C’est l’indicateur de base et depuis toujours ; et c’est cela qui est complètement incompris dans cet article.
Des artifices de voyous (Or papier notamment) l’ont maintenu en dehors de l’économie, mais la réalité réapparaît toujours un jour.
Lorsque j’étais enfant, l’Or était parfaitement bien compris, on s’en procurait dans n’importe quelle banque et en Asie aussi jusque dans les années 1970. Sa suppression avait pour but l’accaparation de la richesse essentielle au profit d’une extrême minorité dont le but ultime était un monde dystopique du genre roman 1984.

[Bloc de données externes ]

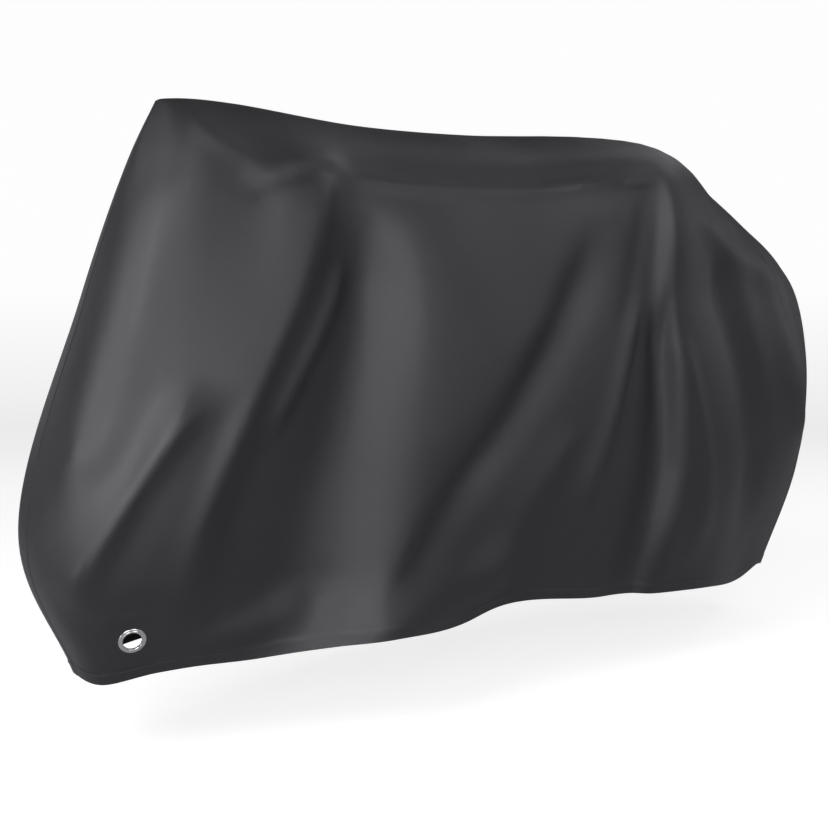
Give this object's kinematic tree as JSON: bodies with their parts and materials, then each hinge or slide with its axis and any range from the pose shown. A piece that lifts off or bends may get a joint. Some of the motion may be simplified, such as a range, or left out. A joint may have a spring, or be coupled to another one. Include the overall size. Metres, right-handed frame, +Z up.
{
  "type": "bicycle cover",
  "caption": "Fitted cloth cover as it hangs over a bicycle, which is left out: open along the hem, with a metal lock eyelet on each side at the rear.",
  "frame": {"origin": "the saddle's rest point: the inner face of the cloth's top, above the bicycle's saddle", "axes": "+X towards the front wheel, +Z up, -Y towards the side with the deep folds"},
  "size_m": [1.8329, 0.6515, 0.8994],
  "materials": {
    "cover_cloth": "satin-sheen coated polyester cloth, black",
    "plated_eyelet": "bright plated metal"
  },
  "bodies": {
    "root": {"cover_cloth": "cover_cloth", "eyelet_band": "cover_cloth", "eyelet_near": "plated_eyelet", "eyelet_far": "plated_eyelet"}
  },
  "joints": []
}
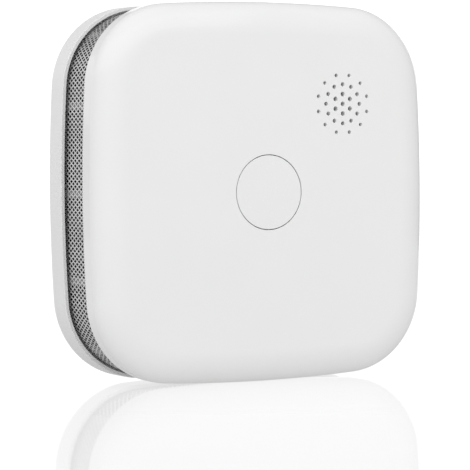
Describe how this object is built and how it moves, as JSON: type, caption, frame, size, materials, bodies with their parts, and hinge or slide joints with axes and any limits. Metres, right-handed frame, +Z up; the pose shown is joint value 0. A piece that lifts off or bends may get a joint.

Nous sommes en train d’éviter cette horreur, la soit disante montée de l’Or nous en indique la progression. Le GESARA mis en place à quelques 85%, les BRICS qui ré-imposent le sens commun en mesurant de nouveau la richesse comme il se doit, c’est à dire avec l’Or
l’Humanité aurait pu disparaître, c’est un mouvement SYSTEMIQUE que nous indique l’OR et il n’y aura plus de retour en arrière.
Les graphiques ne font que vous indiquer la dégringolade des devises.
Avec l’avènement des BRICS et du GESARA, nous entrons dans un nouveau système économique ou les valorisations redeviennent réelles, basées sur du tangible, et non sur du vent. Nous vivons une période très importante,
Les devises s’ajusteront, ou disparaîtront … mais l’Or restera le même. Quant à l’Argent il prendra une place encore beaucoup plus importante parce qu’il est devenu indispensable dans de nombreuses industries, en plus de sa valeur intrinsèque.